- _EXERCISE PROMPT_: Produce word for word the lines of the data below running from the one that has "above the face" to the one that has "cad_parts[node].hide_render = cad_parts[node].hide_viewport", inclusive, and no others.

++++ MATERIAL PROVIDED ++++

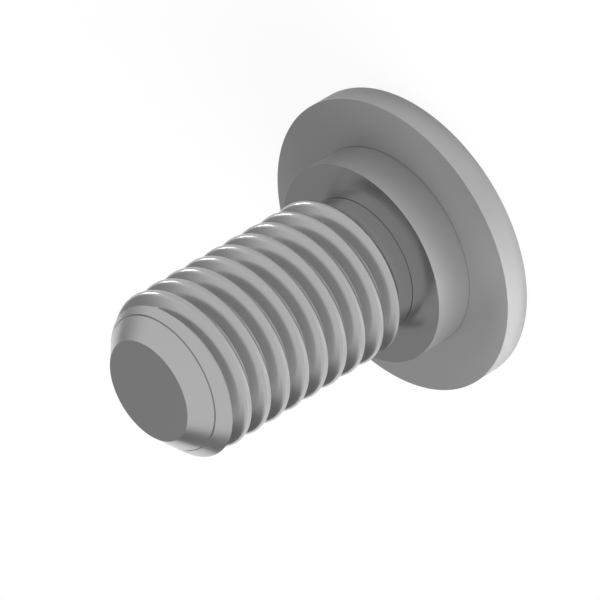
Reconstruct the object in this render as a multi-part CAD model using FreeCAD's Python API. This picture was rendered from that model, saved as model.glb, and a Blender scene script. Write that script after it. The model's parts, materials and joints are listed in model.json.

++++
++++ MATERIAL PROVIDED ++++

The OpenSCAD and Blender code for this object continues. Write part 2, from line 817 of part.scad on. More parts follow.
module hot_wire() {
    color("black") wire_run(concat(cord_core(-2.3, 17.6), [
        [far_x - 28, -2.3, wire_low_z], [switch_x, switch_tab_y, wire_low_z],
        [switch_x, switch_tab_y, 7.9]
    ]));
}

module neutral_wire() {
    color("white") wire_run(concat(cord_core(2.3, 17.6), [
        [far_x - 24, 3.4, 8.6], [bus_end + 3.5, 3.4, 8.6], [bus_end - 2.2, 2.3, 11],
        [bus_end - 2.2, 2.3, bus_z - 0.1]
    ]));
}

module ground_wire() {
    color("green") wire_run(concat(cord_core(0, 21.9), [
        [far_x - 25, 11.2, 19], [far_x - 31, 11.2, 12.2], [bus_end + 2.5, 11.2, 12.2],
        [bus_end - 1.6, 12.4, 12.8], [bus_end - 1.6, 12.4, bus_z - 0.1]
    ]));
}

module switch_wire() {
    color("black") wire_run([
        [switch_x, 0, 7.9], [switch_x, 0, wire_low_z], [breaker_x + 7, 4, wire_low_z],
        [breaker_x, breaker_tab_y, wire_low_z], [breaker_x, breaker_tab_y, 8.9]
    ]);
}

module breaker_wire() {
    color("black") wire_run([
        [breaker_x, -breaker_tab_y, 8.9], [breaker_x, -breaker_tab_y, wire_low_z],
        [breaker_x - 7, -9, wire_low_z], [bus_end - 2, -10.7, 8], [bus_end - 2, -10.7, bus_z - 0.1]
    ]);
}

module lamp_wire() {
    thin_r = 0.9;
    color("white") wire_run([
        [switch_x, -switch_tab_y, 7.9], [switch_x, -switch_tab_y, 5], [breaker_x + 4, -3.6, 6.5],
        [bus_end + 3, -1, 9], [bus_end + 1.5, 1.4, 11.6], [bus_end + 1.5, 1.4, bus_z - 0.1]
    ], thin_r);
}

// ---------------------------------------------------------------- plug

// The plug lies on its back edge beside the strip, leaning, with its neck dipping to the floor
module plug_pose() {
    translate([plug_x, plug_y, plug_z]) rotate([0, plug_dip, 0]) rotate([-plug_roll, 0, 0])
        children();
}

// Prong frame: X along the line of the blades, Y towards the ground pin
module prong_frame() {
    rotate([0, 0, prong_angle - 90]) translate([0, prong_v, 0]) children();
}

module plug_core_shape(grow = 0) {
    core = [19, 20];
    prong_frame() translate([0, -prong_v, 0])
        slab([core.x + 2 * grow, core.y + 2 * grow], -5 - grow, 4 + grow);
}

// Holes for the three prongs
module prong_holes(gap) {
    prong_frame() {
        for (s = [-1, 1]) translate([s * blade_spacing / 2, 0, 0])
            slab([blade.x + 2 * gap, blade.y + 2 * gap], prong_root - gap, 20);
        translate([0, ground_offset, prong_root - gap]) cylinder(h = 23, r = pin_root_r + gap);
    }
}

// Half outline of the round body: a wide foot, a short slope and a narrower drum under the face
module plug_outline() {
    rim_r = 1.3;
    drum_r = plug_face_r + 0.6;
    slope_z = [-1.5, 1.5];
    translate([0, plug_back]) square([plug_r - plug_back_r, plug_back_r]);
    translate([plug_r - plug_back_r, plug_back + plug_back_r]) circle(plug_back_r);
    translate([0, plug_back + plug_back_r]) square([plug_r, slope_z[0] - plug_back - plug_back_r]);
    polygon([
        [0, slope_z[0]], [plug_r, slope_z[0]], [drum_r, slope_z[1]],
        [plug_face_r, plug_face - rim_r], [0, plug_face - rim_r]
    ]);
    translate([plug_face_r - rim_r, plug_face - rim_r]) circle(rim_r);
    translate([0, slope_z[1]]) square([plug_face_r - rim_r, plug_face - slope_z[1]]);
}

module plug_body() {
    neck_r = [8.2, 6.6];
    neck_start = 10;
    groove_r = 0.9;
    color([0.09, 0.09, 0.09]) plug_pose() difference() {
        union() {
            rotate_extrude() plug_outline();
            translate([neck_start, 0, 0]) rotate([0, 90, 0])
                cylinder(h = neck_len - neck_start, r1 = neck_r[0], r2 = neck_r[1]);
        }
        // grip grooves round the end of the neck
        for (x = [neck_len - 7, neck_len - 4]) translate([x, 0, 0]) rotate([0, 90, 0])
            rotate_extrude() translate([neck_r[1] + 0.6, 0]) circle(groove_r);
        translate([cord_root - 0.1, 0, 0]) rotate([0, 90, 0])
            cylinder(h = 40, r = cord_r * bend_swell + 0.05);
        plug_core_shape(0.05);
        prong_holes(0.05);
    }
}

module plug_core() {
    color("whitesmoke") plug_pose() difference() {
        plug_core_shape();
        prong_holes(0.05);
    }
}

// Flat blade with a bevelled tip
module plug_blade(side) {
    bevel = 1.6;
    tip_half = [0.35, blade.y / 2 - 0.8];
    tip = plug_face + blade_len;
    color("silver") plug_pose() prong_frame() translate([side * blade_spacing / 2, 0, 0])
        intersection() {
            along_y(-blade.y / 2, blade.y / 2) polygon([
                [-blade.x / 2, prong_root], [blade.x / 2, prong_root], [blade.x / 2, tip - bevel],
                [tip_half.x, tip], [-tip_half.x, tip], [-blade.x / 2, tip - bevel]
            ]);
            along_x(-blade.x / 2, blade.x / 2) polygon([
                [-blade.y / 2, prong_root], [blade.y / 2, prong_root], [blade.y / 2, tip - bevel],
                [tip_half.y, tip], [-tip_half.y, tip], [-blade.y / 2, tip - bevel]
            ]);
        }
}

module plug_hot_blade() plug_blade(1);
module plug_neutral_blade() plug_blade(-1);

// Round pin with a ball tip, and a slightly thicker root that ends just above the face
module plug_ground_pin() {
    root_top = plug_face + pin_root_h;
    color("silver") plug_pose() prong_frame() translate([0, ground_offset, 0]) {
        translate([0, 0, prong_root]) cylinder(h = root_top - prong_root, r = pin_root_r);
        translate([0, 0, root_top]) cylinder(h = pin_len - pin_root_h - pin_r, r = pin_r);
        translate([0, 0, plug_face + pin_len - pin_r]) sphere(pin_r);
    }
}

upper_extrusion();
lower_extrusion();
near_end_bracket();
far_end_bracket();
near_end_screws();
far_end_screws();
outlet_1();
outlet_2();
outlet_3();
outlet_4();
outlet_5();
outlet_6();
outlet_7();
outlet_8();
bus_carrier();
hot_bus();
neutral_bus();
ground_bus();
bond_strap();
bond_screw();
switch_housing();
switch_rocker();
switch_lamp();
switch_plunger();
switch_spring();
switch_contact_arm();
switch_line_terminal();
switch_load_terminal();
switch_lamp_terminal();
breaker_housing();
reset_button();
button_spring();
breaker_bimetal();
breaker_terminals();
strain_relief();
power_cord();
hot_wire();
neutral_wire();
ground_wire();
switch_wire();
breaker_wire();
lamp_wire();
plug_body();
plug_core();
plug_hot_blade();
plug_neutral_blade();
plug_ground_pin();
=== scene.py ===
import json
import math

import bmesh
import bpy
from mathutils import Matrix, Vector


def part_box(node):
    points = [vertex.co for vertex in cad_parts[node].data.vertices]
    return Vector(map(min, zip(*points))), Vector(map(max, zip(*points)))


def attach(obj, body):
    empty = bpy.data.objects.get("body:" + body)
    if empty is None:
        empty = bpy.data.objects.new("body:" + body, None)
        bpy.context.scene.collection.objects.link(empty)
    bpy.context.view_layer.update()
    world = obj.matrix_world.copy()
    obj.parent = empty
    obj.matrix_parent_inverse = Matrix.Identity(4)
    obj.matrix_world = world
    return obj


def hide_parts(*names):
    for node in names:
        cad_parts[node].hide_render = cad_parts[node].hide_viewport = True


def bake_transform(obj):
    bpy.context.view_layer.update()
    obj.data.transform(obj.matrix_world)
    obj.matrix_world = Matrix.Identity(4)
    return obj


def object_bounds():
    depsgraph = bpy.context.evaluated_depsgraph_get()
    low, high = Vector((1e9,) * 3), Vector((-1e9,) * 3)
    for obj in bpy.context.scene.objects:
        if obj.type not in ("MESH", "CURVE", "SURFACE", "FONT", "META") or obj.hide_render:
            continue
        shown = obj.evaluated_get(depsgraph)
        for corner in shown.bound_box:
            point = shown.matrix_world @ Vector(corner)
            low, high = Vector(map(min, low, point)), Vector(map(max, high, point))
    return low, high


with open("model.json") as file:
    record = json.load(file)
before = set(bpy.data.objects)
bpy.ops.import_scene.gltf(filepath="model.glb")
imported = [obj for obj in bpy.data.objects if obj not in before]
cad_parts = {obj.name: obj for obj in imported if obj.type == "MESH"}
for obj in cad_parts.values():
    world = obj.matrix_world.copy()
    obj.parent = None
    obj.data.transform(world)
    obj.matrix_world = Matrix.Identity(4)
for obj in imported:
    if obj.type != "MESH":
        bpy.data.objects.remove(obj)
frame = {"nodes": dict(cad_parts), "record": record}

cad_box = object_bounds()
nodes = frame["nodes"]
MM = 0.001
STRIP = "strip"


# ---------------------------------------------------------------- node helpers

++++

- _SOLUTION TO THIS TASK_:
// Round pin with a ball tip, and a slightly thicker root that ends just above the face
module plug_ground_pin() {
    root_top = plug_face + pin_root_h;
    color("silver") plug_pose() prong_frame() translate([0, ground_offset, 0]) {
        translate([0, 0, prong_root]) cylinder(h = root_top - prong_root, r = pin_root_r);
        translate([0, 0, root_top]) cylinder(h = pin_len - pin_root_h - pin_r, r = pin_r);
        translate([0, 0, plug_face + pin_len - pin_r]) sphere(pin_r);
    }
}

upper_extrusion();
lower_extrusion();
near_end_bracket();
far_end_bracket();
near_end_screws();
far_end_screws();
outlet_1();
outlet_2();
outlet_3();
outlet_4();
outlet_5();
outlet_6();
outlet_7();
outlet_8();
bus_carrier();
hot_bus();
neutral_bus();
ground_bus();
bond_strap();
bond_screw();
switch_housing();
switch_rocker();
switch_lamp();
switch_plunger();
switch_spring();
switch_contact_arm();
switch_line_terminal();
switch_load_terminal();
switch_lamp_terminal();
breaker_housing();
reset_button();
button_spring();
breaker_bimetal();
breaker_terminals();
strain_relief();
power_cord();
hot_wire();
neutral_wire();
ground_wire();
switch_wire();
breaker_wire();
lamp_wire();
plug_body();
plug_core();
plug_hot_blade();
plug_neutral_blade();
plug_ground_pin();
=== scene.py ===
import json
import math

import bmesh
import bpy
from mathutils import Matrix, Vector


def part_box(node):
    points = [vertex.co for vertex in cad_parts[node].data.vertices]
    return Vector(map(min, zip(*points))), Vector(map(max, zip(*points)))


def attach(obj, body):
    empty = bpy.data.objects.get("body:" + body)
    if empty is None:
        empty = bpy.data.objects.new("body:" + body, None)
        bpy.context.scene.collection.objects.link(empty)
    bpy.context.view_layer.update()
    world = obj.matrix_world.copy()
    obj.parent = empty
    obj.matrix_parent_inverse = Matrix.Identity(4)
    obj.matrix_world = world
    return obj


def hide_parts(*names):
    for node in names:
        cad_parts[node].hide_render = cad_parts[node].hide_viewport = True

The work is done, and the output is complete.